17. The dielectric resonator loaded cavity filter of claim 9, wherein said coupling disk is formed from a conductive material.

18. A dielectric resonator loaded cavity filter comprising: a housing having an exterior, an interior, and a top portion; said housing interior including at least two adjacent cavities having dielectric resonators mounted to bottom portions thereof.; said adjacent cavities separated by a transverse partition having a coupling window therein, the coupling window having first and second spaced opposing sidewalls, each of said sidewalls including a shoulder portion defining a sidewall step? a coupling strip removably affixed to the shoulder portion of said first sidewall and extending across said coupling window, substantially parallel to said bottom portions, toward the shoulder portion of said second sidewall, said coupling strip being spaced above the shoulder portion of said second sidewall; and wherein said coupling strip is adjustable through said housing top portion to vary the coupling strip spacing above the shoulder portion of said second sidewall.

19. The dielectric resonator loaded cavity filter of claim 18, wherein said dielectric resonators are substantially cylindrical in shape.

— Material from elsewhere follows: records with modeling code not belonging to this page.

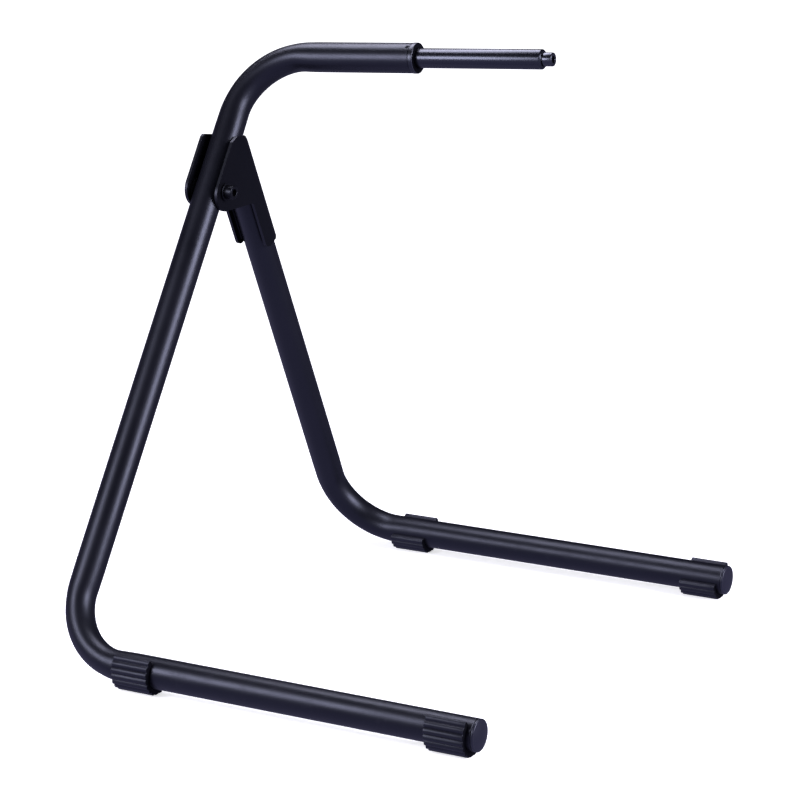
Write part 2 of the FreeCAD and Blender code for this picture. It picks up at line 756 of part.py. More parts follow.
def bracket_welds():
    """Weld beads between the side tube and the bracket: one round the wrap's lower end, one inside each
    cheek."""
    gap = size("gap_half")
    outer = gap + size("sheet") - size("bead_sink")
    skin = size("tube") / 2
    low = size("bracket_low")
    bead = size("bead")
    ring = Part.makePolygon([FreeCAD.Vector(0, skin, low), FreeCAD.Vector(0, outer, low),
                             FreeCAD.Vector(0, skin, low - bead), FreeCAD.Vector(0, skin, low)])
    round_bead = Part.Face(ring).revolve(FreeCAD.Vector(), Z_AXIS, size("bead_angle"))
    round_bead.rotate(FreeCAD.Vector(), Z_AXIS, -size("bead_angle") / 2)
    beads = [round_bead]
    height = size("bracket_step") + size("right_lift") - low
    front = -size("bead_front")
    for side in (1, -1):
        start = FreeCAD.Vector(side * (skin - size("bead_sink")), front, low + size("bead_inset"))
        rod = Part.makeCylinder(bead, height - 2 * size("bead_inset"), start)
        tube = Part.makeCylinder(skin, height, FreeCAD.Vector(0, 0, low))
        cheek_start = FreeCAD.Vector(gap if side > 0 else -gap - 2 * bead, front - 2 * bead, low)
        cheek = Part.makeBox(2 * bead, 4 * bead, height, cheek_start)
        beads.append(rod.cut(tube).cut(cheek))
    welds = doc.addObject("Part::Feature", "bracket_welds")
    welds.Label = "bracket_welds"
    welds.Shape = Part.makeCompound(beads)
    welds.Placement = side_frame()
    pieces.append(welds)


def check_and_write():
    doc.recompute()
    for item in doc.Objects:
        if "Invalid" in item.State or "Error" in item.State:
            raise RuntimeError(f"{item.Name} failed: {item.State}")
    os.makedirs("parts", exist_ok=True)
    box = FreeCAD.BoundBox()
    for piece in pieces:
        shape = piece.Shape
        if shape.isNull() or not shape.isValid():
            raise RuntimeError(f"{piece.Label} has no valid shape")
        box.add(shape.BoundBox)
        shape.exportStep(f"parts/{piece.Label}.step")
        print(f"{piece.Label:20s} solids {len(shape.Solids)}  volume {shape.Volume:9.1f}")
    print("whole:", box)


fill_sheet()
main_tube()
side_tube()
feet()
arm_bush()
bush_screw()
spindle()
pivot()
hinge_bracket()
bracket_welds()
check_and_write()
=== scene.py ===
"""Folding bike stand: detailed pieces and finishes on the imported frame.

Dimensions are in millimetres and degrees, the studio in metres.  Each piece is built in the
frame of the tube that it sits on, then scaled to metres.  Seen from the front, the main leg is
on the -Y side, and the feet and the arm point along +X.
"""
import math

import bmesh
import bpy
from mathutils import Matrix, Vector


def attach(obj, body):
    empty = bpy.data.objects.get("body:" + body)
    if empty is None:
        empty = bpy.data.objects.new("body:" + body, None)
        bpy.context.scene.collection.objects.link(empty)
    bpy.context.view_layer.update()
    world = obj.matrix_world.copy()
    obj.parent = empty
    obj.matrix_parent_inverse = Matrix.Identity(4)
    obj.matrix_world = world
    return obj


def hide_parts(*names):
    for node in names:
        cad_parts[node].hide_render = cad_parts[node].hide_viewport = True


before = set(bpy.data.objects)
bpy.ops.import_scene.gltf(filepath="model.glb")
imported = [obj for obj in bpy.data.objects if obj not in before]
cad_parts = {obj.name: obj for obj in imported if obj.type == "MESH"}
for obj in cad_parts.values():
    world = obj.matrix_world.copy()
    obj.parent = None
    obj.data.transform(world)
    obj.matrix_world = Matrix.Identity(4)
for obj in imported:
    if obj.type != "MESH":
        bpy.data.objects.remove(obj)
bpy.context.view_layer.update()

MM = 0.001
TINY = 1e-6
FLAT_END = 0.98  # a face looks along an axis if its normal has this much of it
ROUND_STEPS = 5  # of a turned piece's rounded corners
CUTTER_REACH = 30  # to each side of the pivot

# Frame tubes; lengths are measured to the corners where the centre lines would meet.
TUBE = 11.1  # outer radius
WALL = 1.5
TUBE_LIP = 0.3  # rounding of the ends
TUBE_SEGMENTS = 96
BEND = 51.0  # radius of the centre line
FOOT_HEIGHT = 15.1  # of the feet's centre lines
SETBACK = 159.25  # of both legs behind the origin
HALF_SPREAD = 196.1  # from the origin to each foot
MAIN_LEAN = 33.37  # each leg's tilt towards the other
SIDE_LEAN = 26.49
MAIN_FOOT = 329.5
SIDE_FOOT = 337.5
MAIN_LEG = 472.0
SIDE_LEG = 354.0
ARM_TUBE = 136.4
ARM_RISE = 3.07  # degrees
PIVOT_UP = 361.2  # along the main leg
PIVOT_HOLE = 5.0

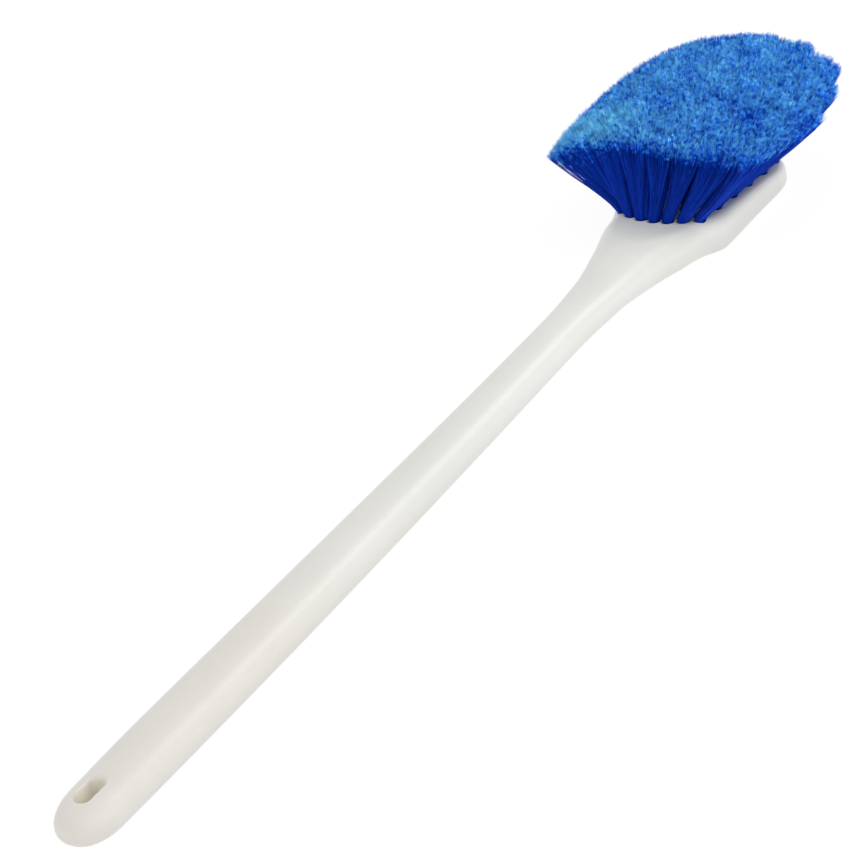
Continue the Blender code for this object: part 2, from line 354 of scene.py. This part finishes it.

20. The dielectric resonator loaded cavity filter of claim 19, wherein said dielectric resonators are mounted to said bottom portions of said cavities in a fixed, spaced relationship therefrom.

21. The dielectric resonator loaded cavity filter of claim 20, wherein said sidewall steps lie in a plane that is substantially parallel to said cavity bottom portions, said plane intersecting said dielectric resonators.

22. The dielectric resonator loaded cavity filter of claim 18, wherein said cavities are integrally formed within said housing.

23. The dielectric resonator loaded cavity filter of claim 22, wherein said cavities are substantially rectangular in cross-section.

24. The dielectric resonator loaded cavity filter of claim 18, wherein said partition is integrally formed within said housing.

25. The dielectric resonator loaded cavity filter of claim 18, wherein said coupling strip is formed from a conductive material.